■ **WHAT YOU ARE ASKED TO DO**: Extract every line below, verbatim.

****************************************

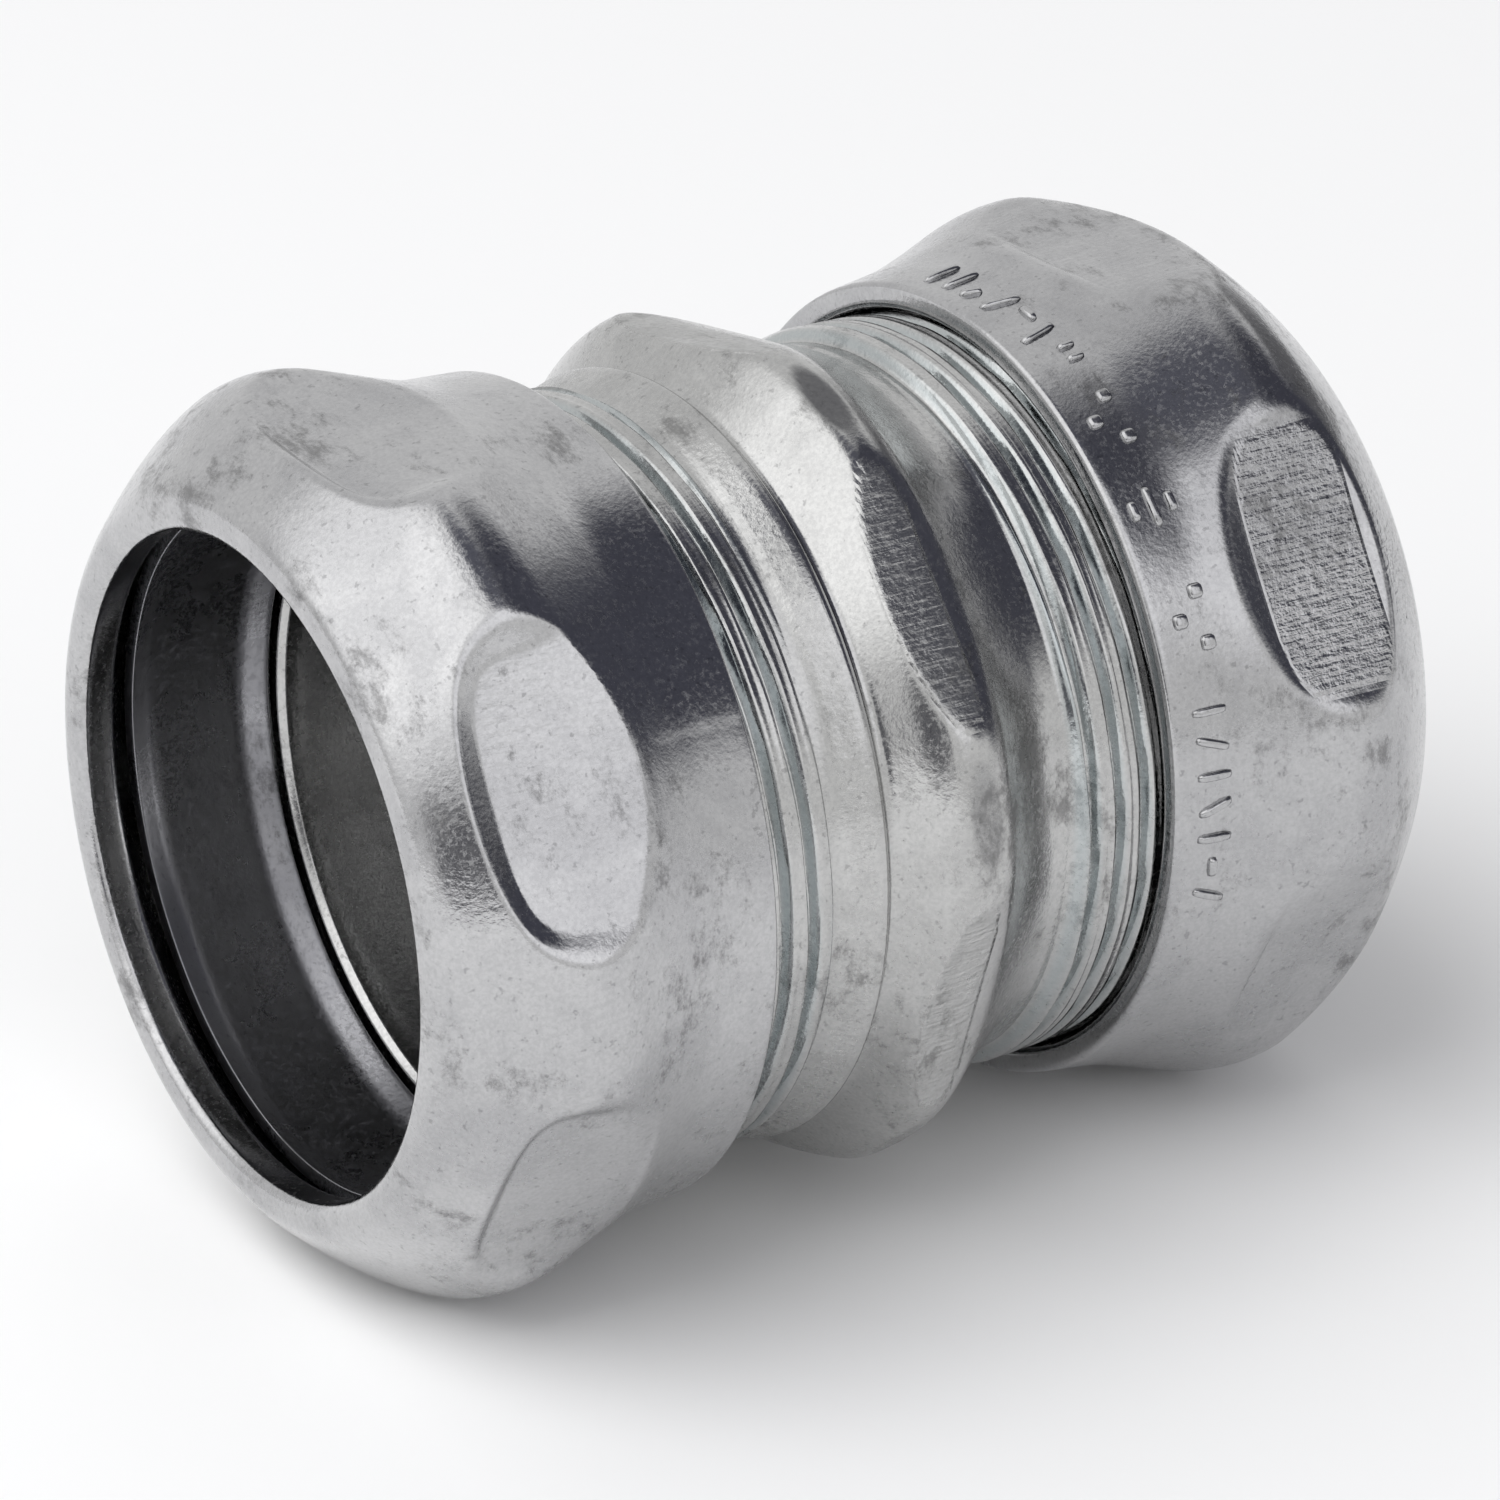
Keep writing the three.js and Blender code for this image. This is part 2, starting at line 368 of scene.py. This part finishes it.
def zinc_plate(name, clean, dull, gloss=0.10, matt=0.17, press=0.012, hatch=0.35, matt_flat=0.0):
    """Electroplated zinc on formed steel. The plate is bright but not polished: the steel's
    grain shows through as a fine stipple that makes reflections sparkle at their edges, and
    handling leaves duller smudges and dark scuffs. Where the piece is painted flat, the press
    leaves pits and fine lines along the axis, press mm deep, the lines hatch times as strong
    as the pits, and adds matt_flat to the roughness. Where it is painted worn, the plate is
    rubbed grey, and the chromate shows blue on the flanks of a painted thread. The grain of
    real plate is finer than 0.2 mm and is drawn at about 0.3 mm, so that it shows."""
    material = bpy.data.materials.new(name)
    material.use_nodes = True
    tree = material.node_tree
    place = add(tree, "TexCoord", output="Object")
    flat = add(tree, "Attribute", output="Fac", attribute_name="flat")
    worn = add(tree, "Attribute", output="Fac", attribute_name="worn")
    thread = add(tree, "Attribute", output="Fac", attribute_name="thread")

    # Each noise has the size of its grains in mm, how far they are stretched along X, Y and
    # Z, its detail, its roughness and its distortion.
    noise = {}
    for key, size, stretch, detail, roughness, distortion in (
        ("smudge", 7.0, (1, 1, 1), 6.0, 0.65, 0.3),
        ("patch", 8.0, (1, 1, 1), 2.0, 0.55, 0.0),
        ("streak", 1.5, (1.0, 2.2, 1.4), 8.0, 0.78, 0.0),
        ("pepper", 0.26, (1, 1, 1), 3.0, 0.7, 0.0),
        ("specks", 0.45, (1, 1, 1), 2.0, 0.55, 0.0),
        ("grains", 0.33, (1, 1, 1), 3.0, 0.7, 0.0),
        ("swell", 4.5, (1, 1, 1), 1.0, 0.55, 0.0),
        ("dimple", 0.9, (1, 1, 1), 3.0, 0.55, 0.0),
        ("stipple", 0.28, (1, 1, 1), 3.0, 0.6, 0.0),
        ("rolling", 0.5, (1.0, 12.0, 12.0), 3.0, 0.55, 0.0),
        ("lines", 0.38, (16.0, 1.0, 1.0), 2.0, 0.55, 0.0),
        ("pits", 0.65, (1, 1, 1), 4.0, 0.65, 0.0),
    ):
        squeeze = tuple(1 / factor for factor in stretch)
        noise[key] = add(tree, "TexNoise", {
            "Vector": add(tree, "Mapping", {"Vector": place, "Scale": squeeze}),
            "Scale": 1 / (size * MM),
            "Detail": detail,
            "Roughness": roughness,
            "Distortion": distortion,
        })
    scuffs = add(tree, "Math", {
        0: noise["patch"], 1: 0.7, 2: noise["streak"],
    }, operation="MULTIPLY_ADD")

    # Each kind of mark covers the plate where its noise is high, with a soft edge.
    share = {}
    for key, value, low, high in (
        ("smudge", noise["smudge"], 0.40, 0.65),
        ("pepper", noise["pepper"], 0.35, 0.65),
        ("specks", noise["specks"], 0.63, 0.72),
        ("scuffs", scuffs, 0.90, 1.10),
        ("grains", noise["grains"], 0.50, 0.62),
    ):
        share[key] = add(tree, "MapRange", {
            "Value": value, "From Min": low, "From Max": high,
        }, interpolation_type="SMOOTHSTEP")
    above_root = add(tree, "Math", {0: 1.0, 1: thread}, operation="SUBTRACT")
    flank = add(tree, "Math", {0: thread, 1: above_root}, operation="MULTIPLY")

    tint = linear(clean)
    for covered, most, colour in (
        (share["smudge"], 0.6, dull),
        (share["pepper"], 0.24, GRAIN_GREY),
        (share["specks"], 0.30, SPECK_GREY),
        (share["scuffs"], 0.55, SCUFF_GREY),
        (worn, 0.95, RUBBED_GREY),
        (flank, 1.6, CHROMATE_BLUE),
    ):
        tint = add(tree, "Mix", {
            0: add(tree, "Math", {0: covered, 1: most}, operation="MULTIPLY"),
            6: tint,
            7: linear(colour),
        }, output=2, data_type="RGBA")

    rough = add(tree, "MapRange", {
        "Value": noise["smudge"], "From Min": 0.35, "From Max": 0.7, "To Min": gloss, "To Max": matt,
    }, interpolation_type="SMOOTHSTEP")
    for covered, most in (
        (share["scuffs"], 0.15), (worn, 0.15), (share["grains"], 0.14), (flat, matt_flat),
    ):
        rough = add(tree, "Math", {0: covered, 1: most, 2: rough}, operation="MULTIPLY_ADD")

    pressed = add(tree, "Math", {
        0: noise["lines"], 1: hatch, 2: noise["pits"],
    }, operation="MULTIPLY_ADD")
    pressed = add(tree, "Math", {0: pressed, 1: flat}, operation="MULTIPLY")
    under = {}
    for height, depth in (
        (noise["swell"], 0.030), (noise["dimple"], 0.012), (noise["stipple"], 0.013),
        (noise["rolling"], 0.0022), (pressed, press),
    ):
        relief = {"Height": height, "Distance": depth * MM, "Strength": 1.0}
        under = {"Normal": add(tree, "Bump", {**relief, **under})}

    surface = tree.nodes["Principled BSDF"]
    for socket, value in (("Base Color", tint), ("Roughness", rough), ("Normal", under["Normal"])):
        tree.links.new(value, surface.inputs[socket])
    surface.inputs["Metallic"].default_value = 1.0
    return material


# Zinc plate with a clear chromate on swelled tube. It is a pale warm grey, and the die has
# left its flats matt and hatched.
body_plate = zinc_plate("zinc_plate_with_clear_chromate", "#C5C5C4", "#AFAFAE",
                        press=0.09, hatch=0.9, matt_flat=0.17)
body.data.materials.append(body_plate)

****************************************

■ **FINISHED TASK**:
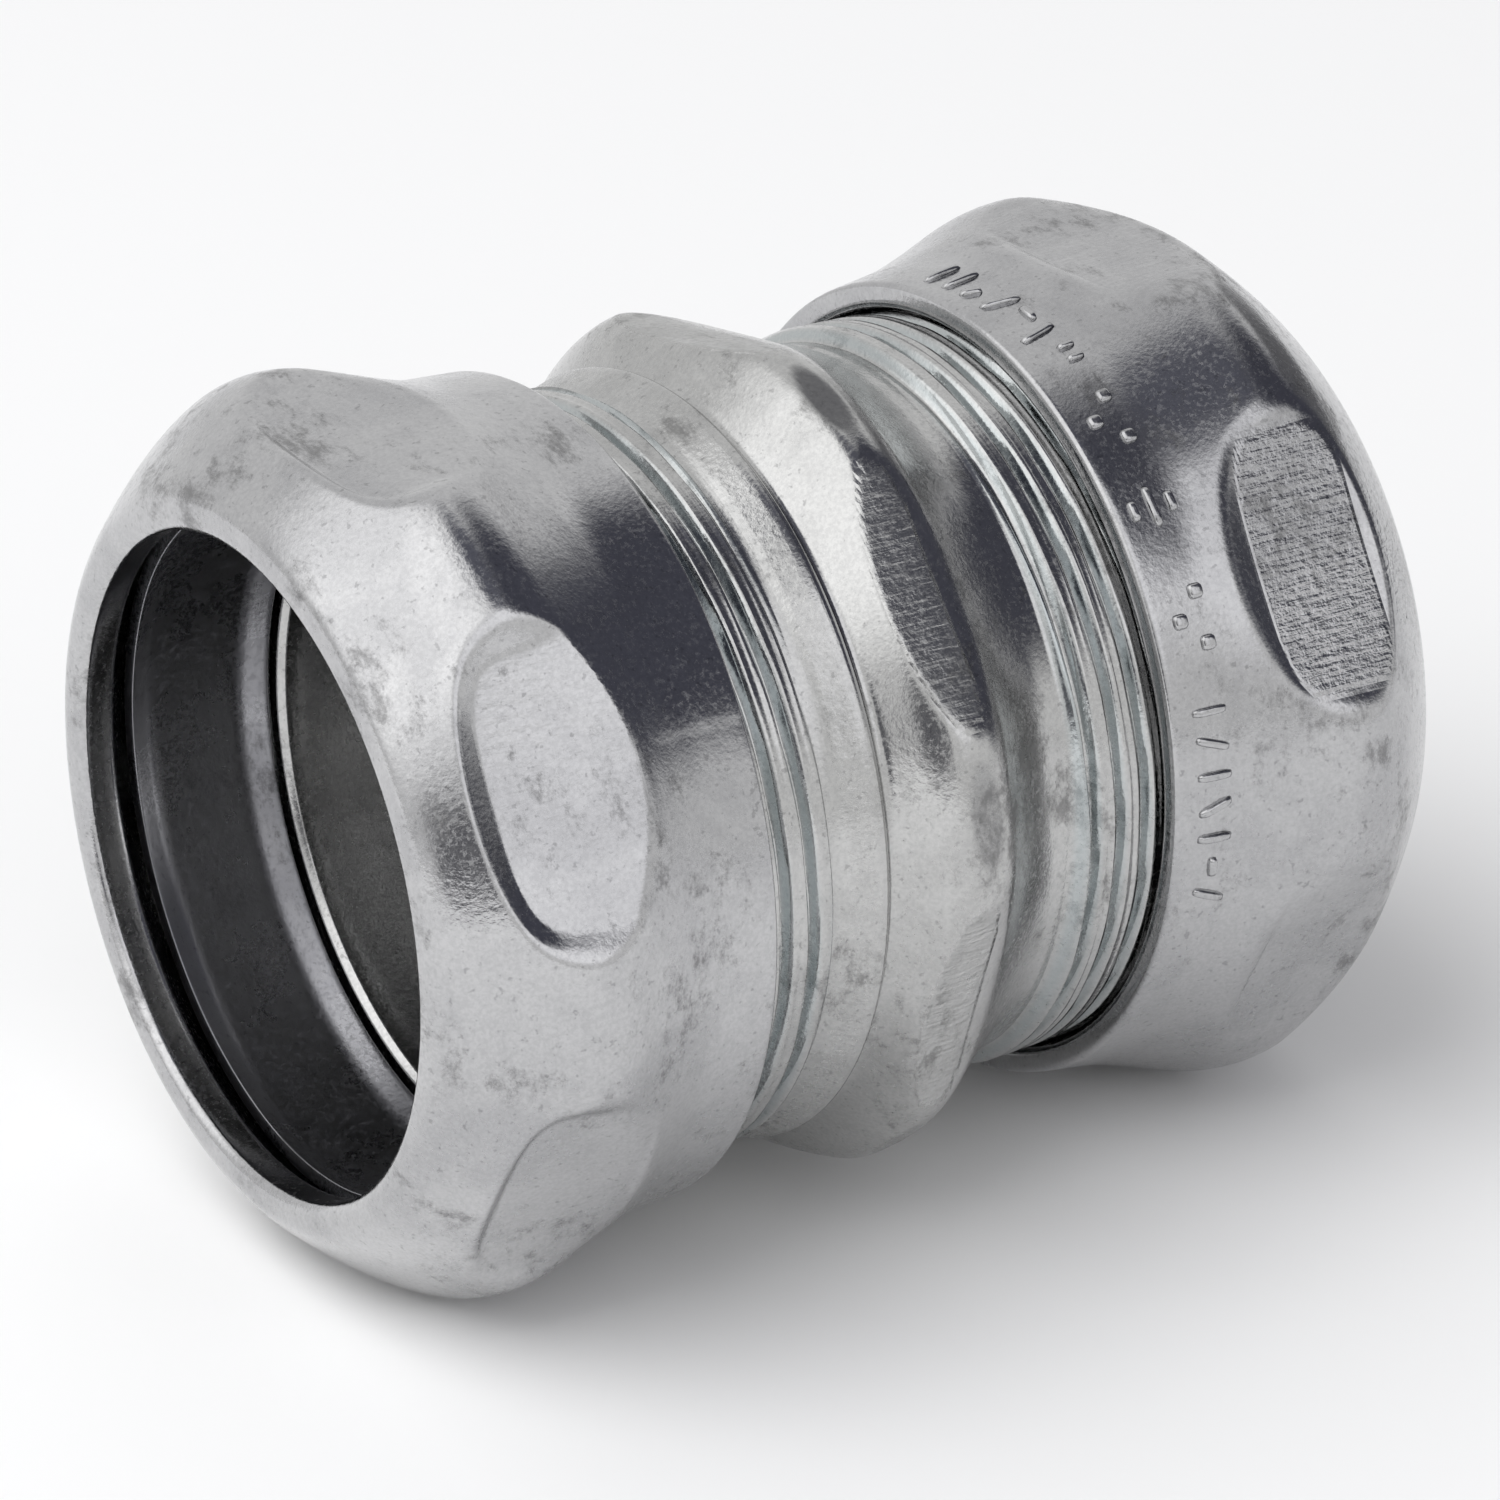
Keep writing the three.js and Blender code for this image. This is part 2, starting at line 368 of scene.py. This part finishes it.
def zinc_plate(name, clean, dull, gloss=0.10, matt=0.17, press=0.012, hatch=0.35, matt_flat=0.0):
    """Electroplated zinc on formed steel. The plate is bright but not polished: the steel's
    grain shows through as a fine stipple that makes reflections sparkle at their edges, and
    handling leaves duller smudges and dark scuffs. Where the piece is painted flat, the press
    leaves pits and fine lines along the axis, press mm deep, the lines hatch times as strong
    as the pits, and adds matt_flat to the roughness. Where it is painted worn, the plate is
    rubbed grey, and the chromate shows blue on the flanks of a painted thread. The grain of
    real plate is finer than 0.2 mm and is drawn at about 0.3 mm, so that it shows."""
    material = bpy.data.materials.new(name)
    material.use_nodes = True
    tree = material.node_tree
    place = add(tree, "TexCoord", output="Object")
    flat = add(tree, "Attribute", output="Fac", attribute_name="flat")
    worn = add(tree, "Attribute", output="Fac", attribute_name="worn")
    thread = add(tree, "Attribute", output="Fac", attribute_name="thread")

    # Each noise has the size of its grains in mm, how far they are stretched along X, Y and
    # Z, its detail, its roughness and its distortion.
    noise = {}
    for key, size, stretch, detail, roughness, distortion in (
        ("smudge", 7.0, (1, 1, 1), 6.0, 0.65, 0.3),
        ("patch", 8.0, (1, 1, 1), 2.0, 0.55, 0.0),
        ("streak", 1.5, (1.0, 2.2, 1.4), 8.0, 0.78, 0.0),
        ("pepper", 0.26, (1, 1, 1), 3.0, 0.7, 0.0),
        ("specks", 0.45, (1, 1, 1), 2.0, 0.55, 0.0),
        ("grains", 0.33, (1, 1, 1), 3.0, 0.7, 0.0),
        ("swell", 4.5, (1, 1, 1), 1.0, 0.55, 0.0),
        ("dimple", 0.9, (1, 1, 1), 3.0, 0.55, 0.0),
        ("stipple", 0.28, (1, 1, 1), 3.0, 0.6, 0.0),
        ("rolling", 0.5, (1.0, 12.0, 12.0), 3.0, 0.55, 0.0),
        ("lines", 0.38, (16.0, 1.0, 1.0), 2.0, 0.55, 0.0),
        ("pits", 0.65, (1, 1, 1), 4.0, 0.65, 0.0),
    ):
        squeeze = tuple(1 / factor for factor in stretch)
        noise[key] = add(tree, "TexNoise", {
            "Vector": add(tree, "Mapping", {"Vector": place, "Scale": squeeze}),
            "Scale": 1 / (size * MM),
            "Detail": detail,
            "Roughness": roughness,
            "Distortion": distortion,
        })
    scuffs = add(tree, "Math", {
        0: noise["patch"], 1: 0.7, 2: noise["streak"],
    }, operation="MULTIPLY_ADD")

    # Each kind of mark covers the plate where its noise is high, with a soft edge.
    share = {}
    for key, value, low, high in (
        ("smudge", noise["smudge"], 0.40, 0.65),
        ("pepper", noise["pepper"], 0.35, 0.65),
        ("specks", noise["specks"], 0.63, 0.72),
        ("scuffs", scuffs, 0.90, 1.10),
        ("grains", noise["grains"], 0.50, 0.62),
    ):
        share[key] = add(tree, "MapRange", {
            "Value": value, "From Min": low, "From Max": high,
        }, interpolation_type="SMOOTHSTEP")
    above_root = add(tree, "Math", {0: 1.0, 1: thread}, operation="SUBTRACT")
    flank = add(tree, "Math", {0: thread, 1: above_root}, operation="MULTIPLY")

    tint = linear(clean)
    for covered, most, colour in (
        (share["smudge"], 0.6, dull),
        (share["pepper"], 0.24, GRAIN_GREY),
        (share["specks"], 0.30, SPECK_GREY),
        (share["scuffs"], 0.55, SCUFF_GREY),
        (worn, 0.95, RUBBED_GREY),
        (flank, 1.6, CHROMATE_BLUE),
    ):
        tint = add(tree, "Mix", {
            0: add(tree, "Math", {0: covered, 1: most}, operation="MULTIPLY"),
            6: tint,
            7: linear(colour),
        }, output=2, data_type="RGBA")

    rough = add(tree, "MapRange", {
        "Value": noise["smudge"], "From Min": 0.35, "From Max": 0.7, "To Min": gloss, "To Max": matt,
    }, interpolation_type="SMOOTHSTEP")
    for covered, most in (
        (share["scuffs"], 0.15), (worn, 0.15), (share["grains"], 0.14), (flat, matt_flat),
    ):
        rough = add(tree, "Math", {0: covered, 1: most, 2: rough}, operation="MULTIPLY_ADD")

    pressed = add(tree, "Math", {
        0: noise["lines"], 1: hatch, 2: noise["pits"],
    }, operation="MULTIPLY_ADD")
    pressed = add(tree, "Math", {0: pressed, 1: flat}, operation="MULTIPLY")
    under = {}
    for height, depth in (
        (noise["swell"], 0.030), (noise["dimple"], 0.012), (noise["stipple"], 0.013),
        (noise["rolling"], 0.0022), (pressed, press),
    ):
        relief = {"Height": height, "Distance": depth * MM, "Strength": 1.0}
        under = {"Normal": add(tree, "Bump", {**relief, **under})}

    surface = tree.nodes["Principled BSDF"]
    for socket, value in (("Base Color", tint), ("Roughness", rough), ("Normal", under["Normal"])):
        tree.links.new(value, surface.inputs[socket])
    surface.inputs["Metallic"].default_value = 1.0
    return material


# Zinc plate with a clear chromate on swelled tube. It is a pale warm grey, and the die has
# left its flats matt and hatched.
body_plate = zinc_plate("zinc_plate_with_clear_chromate", "#C5C5C4", "#AFAFAE",
                        press=0.09, hatch=0.9, matt_flat=0.17)
body.data.materials.append(body_plate)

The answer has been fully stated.